San Diego, CAEight months ago, a woman (we’ll call her “Susan”) was a healthy young mother looking forward to going on vacation. She believed she had a bladder infection and was anxious to see it cleared up before she headed south for a warm and sunny vacation.
Her doctor listened to her list of symptoms and wrote a prescription for Ciprofloxacin. It’s a potent and commonly prescribed antibiotic. It belongs to the fluoroquinolones family of antibiotics that also includes familiar names like Levaquin (levofloxacin) and Avelox (moxifloxacin). They are most often prescribed for urinary tract infections or respiratory infections.
“The prescription was for five 1000 mg pills. You should have seen the size of the pills. They were huge,” says Susan.
The trip down went just fine and the infection cleared up. However, within about 10 days after the prescription was done and she was back home, she began to experience some peculiar symptoms. “It started with a tingling and itching in the arches of my feet. I felt like I was in a brain fog, just kind of feeling stupid and not normal. And then I started feeling like I was being bitten by spiders. I would just rip my pants off because I thought I was being bitten.”
“I had no idea I was having a reaction to the Cipro. And then things just went full-on crazy,” she says.
“I had prickles, I could feel the muscles twitching in my legs, and I couldn’t breathe. My ankles and wrists were burning.
“I had wringing ears, I had diarrhea for about six months,” she adds.
The symptoms the young mom describes are the kind of adverse reactions reported by thousands of people after taking Cipro, Levaquin and/or Avelox. These are considered to be among the most powerful antibiotics currently available.
According to a study, to be published in the September 15, 2014 edition of the American Academy of Neurology (Neurology 2014; 83:1-3), the risk of peripheral neuropathy (tingling, buzzing, prickly sensations in the extremities) is significantly elevated with the use of oral fluoroquinolones.
“What we can say is that it is doubles the risk. Generally speaking, this is still a rare event, but in terms of the relative risk, it doubles the risk between users and non-users,” says the study’s lead author Dr. Mahyar Etminan, PharmD, from the University of British Columbia, Canada.
It took months for Susan to begin to understand that her symptoms were consistent with an adverse reaction to Ciprofloxacin.
“I should have gone to the hospital,” she says, “but I went back to the doctor and told her what was happening.”

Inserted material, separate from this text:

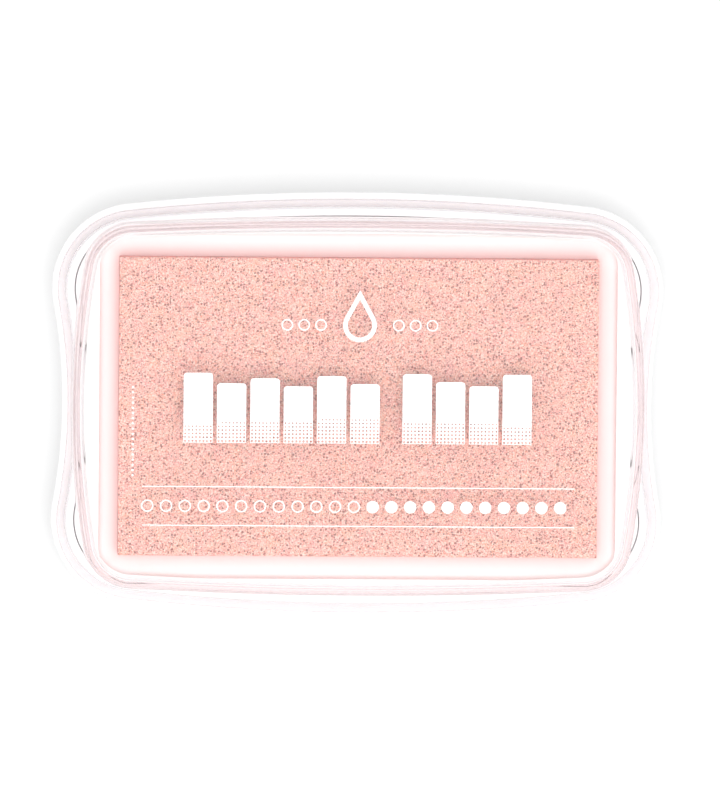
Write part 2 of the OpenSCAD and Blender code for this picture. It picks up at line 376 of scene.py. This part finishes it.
def make_block(name, length, width, low, high, pitch, layers, relief, edge):
    """A soft block with edges of radius edge.

    relief(points) gives how far each point of the top and sides sinks in along its normal.
    """
    half_l, half_w = length / 2, width / 2
    nx, ny = round(length / pitch), round(width / pitch)
    xs, ys = np.linspace(-half_l, half_l, nx + 1), np.linspace(-half_w, half_w, ny + 1)
    top = np.stack(np.meshgrid(xs, ys, indexing="ij"), -1).reshape(-1, 2)
    vertices = np.c_[top, np.full(len(top), high)]
    faces = [
        (i * (ny + 1) + j, (i + 1) * (ny + 1) + j, (i + 1) * (ny + 1) + j + 1, i * (ny + 1) + j + 1)
        for i in range(nx)
        for j in range(ny)
    ]
    ring = (
        [i * (ny + 1) for i in range(nx)]
        + [nx * (ny + 1) + j for j in range(ny)]
        + [i * (ny + 1) + ny for i in range(nx, 0, -1)]
        + list(range(ny, 0, -1))
    )
    n = len(ring)
    edge_points = vertices[ring]
    for k in range(1, layers + 1):
        z = high + (low - high) * k / layers
        first = len(vertices)
        vertices = np.concatenate([vertices, np.c_[edge_points[:, :2], np.full(n, z)]])
        lower = list(range(first, first + n))
        faces += [(ring[i], ring[(i + 1) % n], lower[(i + 1) % n], lower[i]) for i in range(n)]
        ring = lower
    faces.append(tuple(ring))
    inner = np.array([half_l - edge, half_w - edge, (high - low) / 2 - edge])
    centre = np.array([0, 0, (low + high) / 2])
    core = np.clip(vertices - centre, -inner, inner)
    out = vertices - centre - core
    normal = out / np.maximum(np.linalg.norm(out, axis=1), 1e-9)[:, None]
    reach = edge - relief(vertices)
    return new_piece(name, centre + core + normal * reach[:, None], faces, smooth_angle=80)


def unevenness(points, size, depth):
    """Smooth random unevenness from 0 to depth, with features about size wide."""
    return np.array([depth * (0.5 + 0.5 * noise.noise(Vector(p / size))) for p in points])


PIT_SPACING, PIT_RADII, PIT_DEPTH = 0.85, (0.12, 0.24), 0.2


def pits(points, lows, highs, spacing, radii, depth):
    """How far each point sinks into the foam's open cells, round hollows all over its top and sides."""
    rng = np.random.default_rng(SEED)
    spans = highs - lows
    areas = (
        (2, spans[0] * spans[1]),
        (1, 2 * spans[0] * spans[2]),
        (0, 2 * spans[1] * spans[2]),
    )
    spots = []
    for axis, area in areas:
        spot = lows + spans * rng.random((round(area / spacing**2), 3))
        if axis == 2:
            spot[:, axis] = highs[axis]
        else:
            spot[:, axis] = np.where(rng.random(len(spot)) < 0.5, lows[axis], highs[axis])
        spots.append(spot)
    spots = np.concatenate(spots)
    sizes = radii[0] + (radii[1] - radii[0]) * rng.random(len(spots)) ** 2
    tree = kdtree.KDTree(len(points))
    for i, p in enumerate(points):
        tree.insert(p, i)
    tree.balance()
    sunk = np.zeros(len(points))
    for spot, r in zip(spots, sizes):
        for _, i, distance in tree.find_range(spot, r):
            sunk[i] = max(sunk[i], depth * r / radii[1] * (1 - (distance / r) ** 2))
    return sunk


def keep_values(piece, name, values):
    """Stores one number for each of a piece's points, for its material to read."""
    attribute = piece.data.attributes.new(name, "FLOAT", "POINT")
    attribute.data.foreach_set("value", np.asarray(values, np.float32))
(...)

Eventually, Susan turned to the Internet and began to make the connection. She found there were lots of other people out there with similar stories. They call themselves “floxies” - and refer to their reactions as “being floxed.”
Her story was classic. The symptoms often begin within a few days of ending the course of antibiotics. And the tingling, feelings of numbness in the hands and feet, or peripheral neuropathy, have been listed by the FDA since 2004 as potential side effects to fluoroquinolones.
In 2008, the FDA began requiring manufacturers to apply a black box warning label to fluoroquinolones alerting patients to the risk of tendon damage and rupture.
Unfortunately, for the young mother, her life has changed dramatically since last February and that prescription for Cipro. She has been unable to work, often spends days in bed and struggles to cope with daily life. She’s been in touch with a lawyer and is in the process of considering her legal options.